Design Principle Application (20 pts)

Criterion Description Points
Coverage & Evidence Principles applied; documented with concrete artifacts. 10
Quality of Interpretation Thoughtful use of principles in interface, interaction, feedback, transitions (if applicable). 10

Technical Implementation & Functionality (25 pts)

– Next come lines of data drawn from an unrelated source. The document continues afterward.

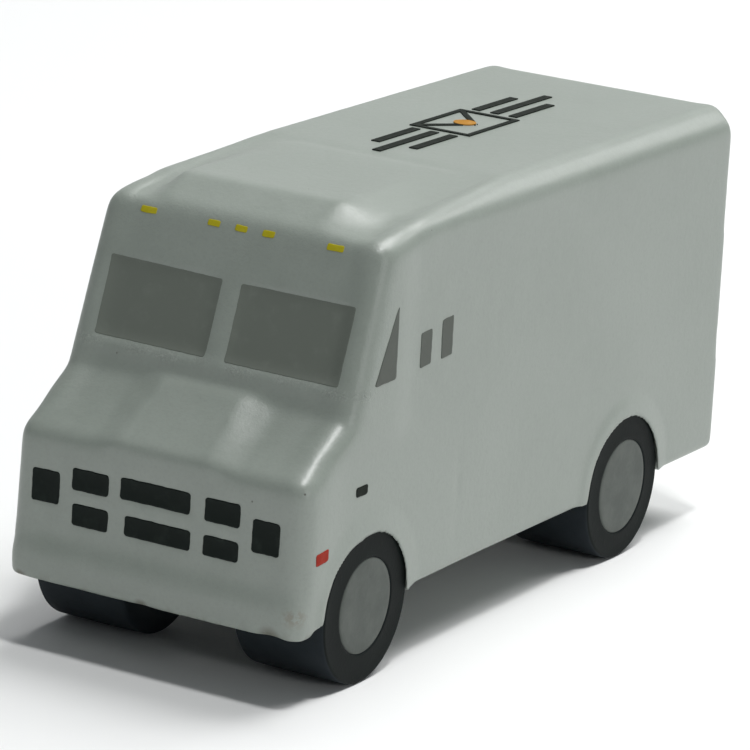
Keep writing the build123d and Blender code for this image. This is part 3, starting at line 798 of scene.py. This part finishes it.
tyre_vinyl, hub_face = vinyl_finish(), hub_finish()
print("made", tyre_vinyl.name, hub_face.name)


# %% Turn a profile round an axle
def turned(name, profile, centre, sign, turns=96, wobble=0.0, closed=True):
    """A ring turned round X. profile is (distance from the middle, radius) points, in mm."""
    mesh = bmesh.new()
    rings = []
    for k in range(turns):
        a = 2 * math.pi * k / turns
        ring = []
        for x, r in profile:
            shake = wobble * noise.noise(Vector((math.cos(a) * 1.3, math.sin(a) * 1.3, x * 0.25 + centre[1])))
            shake *= min(1.0, r / 3.0)
            at = (sign * x, centre[1] + (r + shake) * math.cos(a), centre[2] + (r + shake) * math.sin(a))
            ring.append(mesh.verts.new(Vector(at) * MM))
        rings.append(ring)
    count = len(profile)
    for k in range(turns):
        a, b = rings[k], rings[(k + 1) % turns]
        for i in range(count if closed else count - 1):
            j = (i + 1) % count
            mesh.faces.new((a[i], a[j], b[j], b[i]))
    if not closed:
        bmesh.ops.remove_doubles(mesh, verts=mesh.verts, dist=0.001 * MM)
    bmesh.ops.recalc_face_normals(mesh, faces=mesh.faces)
    data = bpy.data.meshes.new(name)
    mesh.to_mesh(data)
    mesh.free()
    data.polygons.foreach_set("use_smooth", [True] * len(data.polygons))
    piece = bpy.data.objects.new(name, data)
    bpy.context.scene.collection.objects.link(piece)
    return piece


def tyre_profile(inner, face, outer, bore):
    """From the inner edge over the tread to the face, and back through the bore."""
    crown, shoulder, rim = 0.05, 0.45, 0.32
    profile = [(inner + 0.15, bore), (inner, bore + 0.15), (inner, outer - crown - shoulder)]
    for k in range(1, 5):
        t = k / 5 * math.pi / 2
        profile.append((inner + shoulder * (1 - math.cos(t)), outer - crown - shoulder * (1 - math.sin(t))))
    first, last = inner + shoulder, face - rim
    for k in range(13):
        x = first + (last - first) * k / 12
        profile.append((x, outer - crown * ((2 * k / 12 - 1) ** 2)))
    for k in range(1, 4):
        t = k / 3 * math.pi / 2
        profile.append((face - rim * (1 - math.sin(t)), outer - crown - rim * (1 - math.cos(t))))
    profile += [(face, outer - crown - rim - 0.12), (face - 0.03, outer - 0.75), (face - 0.05, (outer + bore) / 2)]
    return profile + [(face - 0.04, bore + 0.4), (face - 0.02, bore + 0.15), (face - 0.10, bore + 0.02)]


def cap_profile(back, face, radius):
    """A shallow disc, closed at the middle: its back, its rim and its slightly domed face."""
    profile = [(back, 0.0), (back, radius - 0.05), (back + 0.1, radius)]
    profile += [(face - 0.16, radius), (face - 0.05, radius - 0.07), (face + 0.02, radius - 0.25)]
    profile += [(face + 0.03, radius * k / 8) for k in (7, 6, 5, 4, 3, 2, 1)]
    return profile + [(face + 0.02, 0.0)]


for end in ("front", "rear"):
    for side, sign in SIDES.items():
        wheel = f"{end}_{side}"
        low, high = box_mm(f"{wheel}_tyre")
        cap_low, cap_high = box_mm(f"{wheel}_hub_cap")
        centre = (low + high) / 2
        near_x, face_x = sorted((abs(low[0]), abs(high[0])))
        hub_r = (cap_high[2] - cap_low[2]) / 2 + (0.1 if end == "rear" else -0.2)
        cap_back = face_x - 1.5
        outer = (high[2] - low[2]) / 2
        tyre = turned(f"{wheel}_drum", tyre_profile(near_x, face_x - 0.1, outer, hub_r + 0.02), centre, sign, wobble=0.05)
        tyre.data.materials.append(tyre_vinyl)
        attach(tyre, f"{wheel}_wheel")
        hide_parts(f"{wheel}_tyre")
        disc = turned(f"{wheel}_disc", cap_profile(cap_back, face_x - 0.15, hub_r), centre, sign, 80, 0.04, closed=False)
        disc.data.materials.append(hub_face)
        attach(disc, f"{wheel}_wheel")
        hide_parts(f"{wheel}_hub_cap")
print("wheels turned, outer radius", round(outer, 2), "mm")

# %% [markdown]
# ## Chassis and running gear
# Under the foam is a small moulded chassis with steel axles and screws. The frame's pieces have the
# right shapes, so they stay. A narrow bevel breaks their edges, because no moulded or turned part has
# a perfectly sharp one, and each gets the finish of its stuff.

# %% Moulded plastic, nylon and zinc
def plastic_finish(name, dark, light, rough):
    f = Finish(name)
    flow = f.clouds(9.0, 3.0)
    grain = f.clouds(0.28, 2.0, 0.6, shift=12.0)
    rub = f.clouds(1.4, 4.0, 0.7, shift=20.0).rise(0.58, 0.74)
    colour = f.blend(flow.rise(0.3, 0.7), dark, light)
    colour = f.blend(rub * 0.35, colour, tuple(min(1.0, a * 2.4 + 0.01) for a in light))
    return f.shade(grain, 0.03, Base_Color=colour, Roughness=rough + 0.14 * grain, Specular_IOR_Level=0.45)


def zinc_finish():
    f = Finish("zinc_plate")
    cloud = f.clouds(2.0, 4.0, 0.6)
    stretch = f.node("ShaderNodeVectorMath", {"operation": "MULTIPLY"}, {0: f.place, 1: (0.12, 1.0, 1.0)})
    drawn = f.node("ShaderNodeTexNoise", inputs={"Vector": stretch, "Scale": 6.0, "Detail": 3.0, "Roughness": 0.6})
    dull = f.clouds(0.9, 4.0, 0.7, shift=15.0).rise(0.6, 0.75)
    colour = f.blend(cloud, (0.44, 0.45, 0.46), (0.60, 0.61, 0.60))
    colour = f.blend(dull * 0.5, colour, (0.25, 0.24, 0.22))
    return f.shade(
        drawn, 0.012, Base_Color=colour, Metallic=1 - 0.25 * dull, Roughness=0.24 + 0.2 * drawn + 0.15 * dull,
    )


chassis_black = plastic_finish("chassis_plastic", (0.014, 0.015, 0.016), (0.022, 0.023, 0.025), 0.38)
runner_black = plastic_finish("runner_plastic", (0.020, 0.020, 0.020), (0.032, 0.032, 0.032), 0.42)
nylon = plastic_finish("natural_nylon", (0.47, 0.46, 0.42), (0.56, 0.55, 0.50), 0.40)
zinc = zinc_finish()


def finish_of(node):
    if node == "chassis_plate" or node.endswith("_keeper"):
        return chassis_black
    if node.endswith(("_wheel_core", "_spacers")):
        return runner_black
    if node == "screw_anchors":
        return nylon
    return zinc


kept = [n for n, o in nodes.items() if not o.hide_render and not n.startswith("roof_badge")]
for node in kept:
    paint(node, finish_of(node))
    soften = nodes[node].modifiers.new("soften", "BEVEL")
    soften.width, soften.segments, soften.limit_method = 0.12 * MM, 2, "ANGLE"
    soften.angle_limit = math.radians(50)
    soften.harden_normals = True
print("kept from the frame:", len(kept), "pieces")

# %% [markdown]
# ## Studio
# A pale floor that curves away, a broad soft light above and behind, a small one overhead for the ridges'
# highlights, a low one behind to rake the roof's edge, another from the truck's left side, and a dim pale world. Broad
# lights keep the highlights of satin foam wide.

# %% Floor and lights
def sweep_floor():
    depth, rise, radius = 1.6, 0.9, 0.35
    profile = [(-2.2, 0.0), (depth - radius, 0.0)]
    for k in range(1, 13):
        a = math.pi / 2 * k / 12
        profile.append((depth - radius + radius * math.sin(a), radius - radius * math.cos(a)))
    profile.append((depth, rise + 1.2))
    mesh = bmesh.new()
    rows = [[mesh.verts.new((x, y, z)) for y, z in profile] for x in (-3.0, 3.0)]
    for i in range(len(profile) - 1):
        mesh.faces.new((rows[0][i], rows[1][i], rows[1][i + 1], rows[0][i + 1]))
    bmesh.ops.rotate(mesh, verts=mesh.verts, cent=(0, 0, 0), matrix=Matrix.Rotation(math.radians(29), 3, "Z"))
    data = bpy.data.meshes.new("floor")
    mesh.to_mesh(data)
    mesh.free()
    data.polygons.foreach_set("use_smooth", [True] * len(data.polygons))
    floor = bpy.data.objects.new("floor", data)
    bpy.context.scene.collection.objects.link(floor)
    f = Finish("floor_paper")
    data.materials.append(f.shade(Base_Color=(0.85, 0.855, 0.85), Roughness=0.8, Specular_IOR_Level=0.1))
    floor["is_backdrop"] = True


def soft_light(name, place, target, size, power, shape="RECTANGLE"):
    lamp = bpy.data.lights.new(name, "AREA")
    lamp.shape, lamp.size, lamp.size_y = shape, size[0], size[1]
    lamp.energy = power
    lamp.color = (1.0, 1.0, 1.0)
    holder = bpy.data.objects.new(name, lamp)
    bpy.context.scene.collection.objects.link(holder)
    holder.location = place
    holder.rotation_mode = "QUATERNION"
    holder.rotation_quaternion = (Vector(target) - Vector(place)).to_track_quat("-Z", "Y")


sweep_floor()
middle = (0.0, 0.0, 0.03)
soft_light("top_light", (0.18, 0.66, 1.34), middle, (0.95, 0.95), 17.8)
soft_light("ridge_light", (0.24, -0.12, 1.20), middle, (0.15, 0.15), 6.0)
soft_light("back_light", (0.29, 1.06, 0.62), middle, (0.20, 0.26), 1.0)
soft_light("side_light", (1.06, -0.38, 0.38), middle, (0.22, 0.22), 1.4)
world = bpy.data.worlds.new("studio")
world.use_nodes = True
world.node_tree.nodes["Background"].inputs["Color"].default_value = (0.88, 0.95, 1.0, 1.0)
world.node_tree.nodes["Background"].inputs["Strength"].default_value = 0.14
bpy.context.scene.world = world
bpy.context.scene.view_settings.view_transform = "Standard"
print("studio lit")

# %% [markdown]
# ## Camera
# A long lens from the front left corner of the view, a little above, keeps the truck's lines nearly
# parallel, and a slight roll tilts it the way a hand-held product shot does.

# %% Camera
YAW, PITCH, ROLL = math.radians(29.28), math.radians(-15.31), math.radians(3.94)
ahead = Vector((-math.sin(YAW) * math.cos(PITCH), math.cos(YAW) * math.cos(PITCH), math.sin(PITCH)))
level_right = Vector((math.cos(YAW), math.sin(YAW), 0))
level_up = level_right.cross(ahead)
right = level_right * math.cos(ROLL) + level_up * math.sin(ROLL)
up = level_up * math.cos(ROLL) - level_right * math.sin(ROLL)
lens = bpy.data.cameras.new("camera")
lens.sensor_width, lens.lens = 36.0, 234.5
lens.clip_start, lens.clip_end = 0.02, 20.0
camera = bpy.data.objects.new("camera", lens)
bpy.context.scene.collection.objects.link(camera)
turn = Matrix((right, up, -ahead)).transposed()
camera.matrix_world = Matrix.Translation((0.30267, -0.54319, 0.19768)) @ turn.to_4x4()
bpy.context.scene.camera = camera
print("camera", [round(c, 3) for c in camera.location])

# %% [markdown]
# ## Sizes and the end
# The visual model has to stay the size of the frame, so its size in millimetres is printed at the end.

# %% Write the sizes and finish
low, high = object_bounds()
print("visual size in mm:", [round((b - a) / MM, 2) for a, b in zip(low, high)])
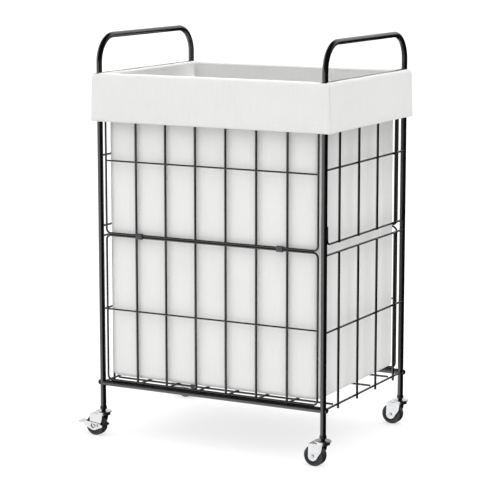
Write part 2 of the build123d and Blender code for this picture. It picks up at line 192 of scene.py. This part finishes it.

Criterion Description Points
Core Features Working XR application functions as promised and addresses the engineered solution. 10
XR Mechanics Correct application of techniques appropriate to VR or AR. 10
Code Quality & Organization Modular design, clean code, maintainability. 5

Usability Testing (10 pts)

Criterion Description Points
Testing Round At least one internal testing iteration. 5
Iterative Response Evidence that feedback led to improvements. 5

Communication & Documentation (15 pts)

Criterion Description Points
Reports & Rationale Clear articulation of design and evolution. 6
Presentation & Demo Effective final presentation; working demo. 5
Repository & Instructions README, build/run guidance, media, versioning. 4

Team Process & Peer Evaluation (15 pts)

Criterion Description Points
Collaboration & Roles Balanced contributions, clear role distribution. 8
Reflection Depth Insightful analysis of process and challenges. 7

Graduate-Specific (15 points)

Criterion Description Points
Literature Integration Relevance and synthesis of selected literature. 5
Research-Informed Innovation Novel enhancement grounded in research. 5
Study Design Structured evaluation aligned with research goals. 5

Submission Instructions

  • Teams may use any platform (e.g., GitHub, GitLab, Google Drive, OneDrive, etc.) to host and submit code, assets, and documentation.
  • Tag or organize milestones in a clear versioning scheme.
  • Include:
    • A top-level README or equivalent with build/run instructions, system overview, and media links.
    • Organized folders for system components.
    • Reports (proposal, midterm, final, reflection) either in the repo or clearly linked.
  • All reports must also be submitted on Canvas, along with presentation slides and peer evaluations.